[Records from a dataset]
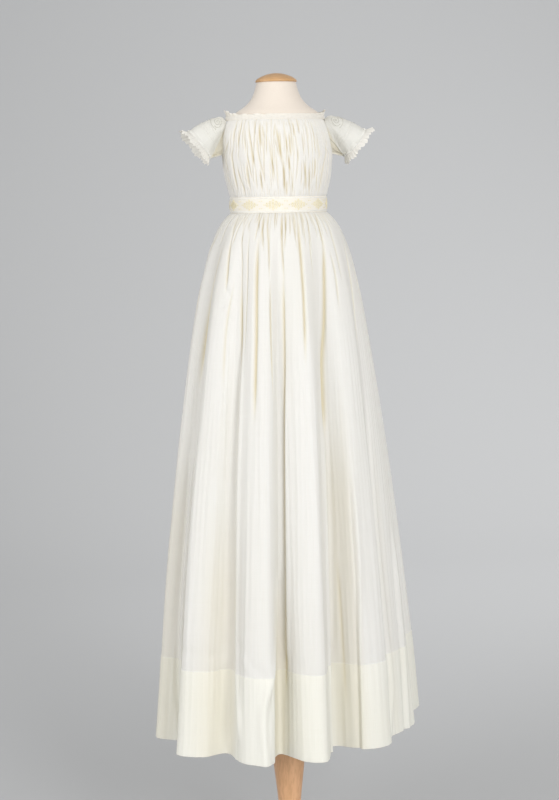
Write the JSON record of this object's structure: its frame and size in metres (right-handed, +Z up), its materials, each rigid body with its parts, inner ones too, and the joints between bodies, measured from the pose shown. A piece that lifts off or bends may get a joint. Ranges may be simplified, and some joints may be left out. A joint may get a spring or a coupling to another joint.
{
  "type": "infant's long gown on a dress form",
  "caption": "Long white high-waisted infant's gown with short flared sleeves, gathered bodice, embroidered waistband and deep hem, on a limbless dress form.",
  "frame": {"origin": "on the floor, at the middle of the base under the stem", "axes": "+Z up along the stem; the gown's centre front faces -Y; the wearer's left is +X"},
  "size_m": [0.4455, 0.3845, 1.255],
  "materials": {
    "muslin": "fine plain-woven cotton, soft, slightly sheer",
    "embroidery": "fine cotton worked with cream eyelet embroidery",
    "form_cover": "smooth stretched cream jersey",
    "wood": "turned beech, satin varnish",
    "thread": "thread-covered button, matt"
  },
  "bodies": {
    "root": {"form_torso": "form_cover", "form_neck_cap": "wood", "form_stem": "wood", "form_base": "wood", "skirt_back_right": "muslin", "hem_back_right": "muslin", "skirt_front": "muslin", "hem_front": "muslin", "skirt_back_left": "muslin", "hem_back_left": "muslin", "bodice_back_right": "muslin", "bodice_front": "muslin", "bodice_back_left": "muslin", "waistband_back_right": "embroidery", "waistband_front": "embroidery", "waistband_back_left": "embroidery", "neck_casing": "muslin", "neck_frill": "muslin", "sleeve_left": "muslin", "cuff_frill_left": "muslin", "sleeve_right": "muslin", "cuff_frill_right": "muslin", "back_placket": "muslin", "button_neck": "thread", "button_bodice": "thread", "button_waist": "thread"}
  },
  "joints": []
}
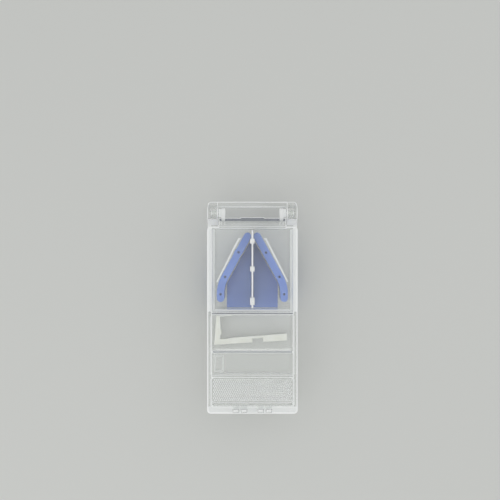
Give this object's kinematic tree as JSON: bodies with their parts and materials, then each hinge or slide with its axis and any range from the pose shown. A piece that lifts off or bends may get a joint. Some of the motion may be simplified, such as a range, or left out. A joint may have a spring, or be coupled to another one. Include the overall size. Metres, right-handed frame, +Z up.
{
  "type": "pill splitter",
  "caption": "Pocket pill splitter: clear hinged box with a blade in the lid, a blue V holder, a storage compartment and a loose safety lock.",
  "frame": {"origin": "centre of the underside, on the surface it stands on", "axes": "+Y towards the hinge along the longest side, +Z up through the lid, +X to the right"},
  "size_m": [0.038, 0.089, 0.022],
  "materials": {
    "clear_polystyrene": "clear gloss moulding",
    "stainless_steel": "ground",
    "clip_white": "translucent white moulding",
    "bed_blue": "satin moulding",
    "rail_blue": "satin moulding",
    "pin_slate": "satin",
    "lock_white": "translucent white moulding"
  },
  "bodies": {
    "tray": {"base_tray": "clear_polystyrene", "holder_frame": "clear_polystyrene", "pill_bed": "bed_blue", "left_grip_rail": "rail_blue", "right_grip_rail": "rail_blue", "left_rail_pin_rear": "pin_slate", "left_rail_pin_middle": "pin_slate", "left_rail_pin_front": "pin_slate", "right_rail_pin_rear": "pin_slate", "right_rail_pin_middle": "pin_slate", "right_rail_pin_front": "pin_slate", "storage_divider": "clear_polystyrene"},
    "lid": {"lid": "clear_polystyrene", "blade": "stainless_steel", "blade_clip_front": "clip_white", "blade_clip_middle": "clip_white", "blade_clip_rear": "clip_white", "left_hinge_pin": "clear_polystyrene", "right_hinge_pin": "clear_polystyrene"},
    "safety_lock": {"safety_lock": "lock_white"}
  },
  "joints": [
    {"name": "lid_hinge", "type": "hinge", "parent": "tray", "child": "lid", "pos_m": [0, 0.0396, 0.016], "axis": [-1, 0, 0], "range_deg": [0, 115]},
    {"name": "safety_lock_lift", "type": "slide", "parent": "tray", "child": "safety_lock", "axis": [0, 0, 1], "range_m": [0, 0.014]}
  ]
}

Exercise brief: Reproduce the full listing exactly.

Output:
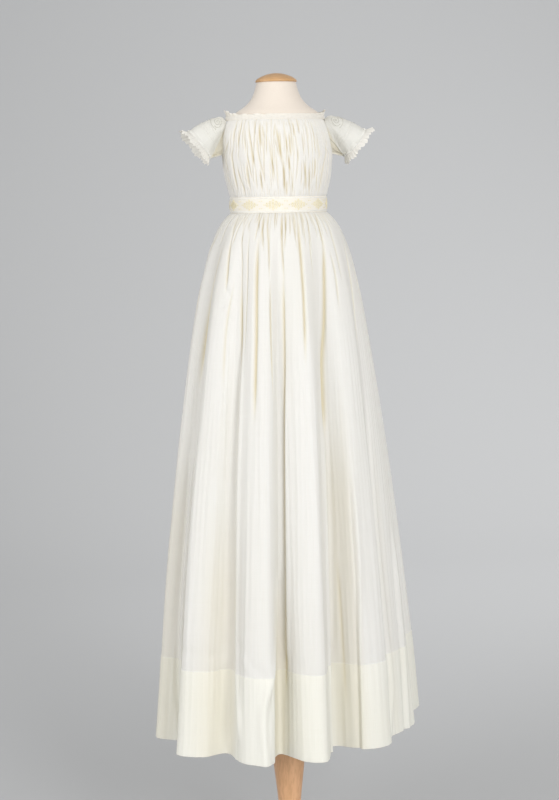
Write the JSON record of this object's structure: its frame and size in metres (right-handed, +Z up), its materials, each rigid body with its parts, inner ones too, and the joints between bodies, measured from the pose shown. A piece that lifts off or bends may get a joint. Ranges may be simplified, and some joints may be left out. A joint may get a spring or a coupling to another joint.
{
  "type": "infant's long gown on a dress form",
  "caption": "Long white high-waisted infant's gown with short flared sleeves, gathered bodice, embroidered waistband and deep hem, on a limbless dress form.",
  "frame": {"origin": "on the floor, at the middle of the base under the stem", "axes": "+Z up along the stem; the gown's centre front faces -Y; the wearer's left is +X"},
  "size_m": [0.4455, 0.3845, 1.255],
  "materials": {
    "muslin": "fine plain-woven cotton, soft, slightly sheer",
    "embroidery": "fine cotton worked with cream eyelet embroidery",
    "form_cover": "smooth stretched cream jersey",
    "wood": "turned beech, satin varnish",
    "thread": "thread-covered button, matt"
  },
  "bodies": {
    "root": {"form_torso": "form_cover", "form_neck_cap": "wood", "form_stem": "wood", "form_base": "wood", "skirt_back_right": "muslin", "hem_back_right": "muslin", "skirt_front": "muslin", "hem_front": "muslin", "skirt_back_left": "muslin", "hem_back_left": "muslin", "bodice_back_right": "muslin", "bodice_front": "muslin", "bodice_back_left": "muslin", "waistband_back_right": "embroidery", "waistband_front": "embroidery", "waistband_back_left": "embroidery", "neck_casing": "muslin", "neck_frill": "muslin", "sleeve_left": "muslin", "cuff_frill_left": "muslin", "sleeve_right": "muslin", "cuff_frill_right": "muslin", "back_placket": "muslin", "button_neck": "thread", "button_bodice": "thread", "button_waist": "thread"}
  },
  "joints": []
}
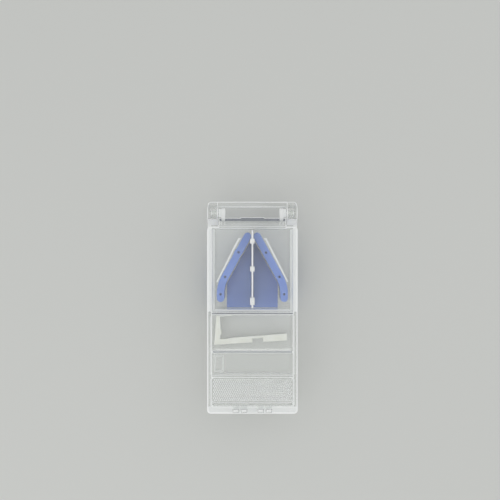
Give this object's kinematic tree as JSON: bodies with their parts and materials, then each hinge or slide with its axis and any range from the pose shown. A piece that lifts off or bends may get a joint. Some of the motion may be simplified, such as a range, or left out. A joint may have a spring, or be coupled to another one. Include the overall size. Metres, right-handed frame, +Z up.
{
  "type": "pill splitter",
  "caption": "Pocket pill splitter: clear hinged box with a blade in the lid, a blue V holder, a storage compartment and a loose safety lock.",
  "frame": {"origin": "centre of the underside, on the surface it stands on", "axes": "+Y towards the hinge along the longest side, +Z up through the lid, +X to the right"},
  "size_m": [0.038, 0.089, 0.022],
  "materials": {
    "clear_polystyrene": "clear gloss moulding",
    "stainless_steel": "ground",
    "clip_white": "translucent white moulding",
    "bed_blue": "satin moulding",
    "rail_blue": "satin moulding",
    "pin_slate": "satin",
    "lock_white": "translucent white moulding"
  },
  "bodies": {
    "tray": {"base_tray": "clear_polystyrene", "holder_frame": "clear_polystyrene", "pill_bed": "bed_blue", "left_grip_rail": "rail_blue", "right_grip_rail": "rail_blue", "left_rail_pin_rear": "pin_slate", "left_rail_pin_middle": "pin_slate", "left_rail_pin_front": "pin_slate", "right_rail_pin_rear": "pin_slate", "right_rail_pin_middle": "pin_slate", "right_rail_pin_front": "pin_slate", "storage_divider": "clear_polystyrene"},
    "lid": {"lid": "clear_polystyrene", "blade": "stainless_steel", "blade_clip_front": "clip_white", "blade_clip_middle": "clip_white", "blade_clip_rear": "clip_white", "left_hinge_pin": "clear_polystyrene", "right_hinge_pin": "clear_polystyrene"},
    "safety_lock": {"safety_lock": "lock_white"}
  },
  "joints": [
    {"name": "lid_hinge", "type": "hinge", "parent": "tray", "child": "lid", "pos_m": [0, 0.0396, 0.016], "axis": [-1, 0, 0], "range_deg": [0, 115]},
    {"name": "safety_lock_lift", "type": "slide", "parent": "tray", "child": "safety_lock", "axis": [0, 0, 1], "range_m": [0, 0.014]}
  ]
}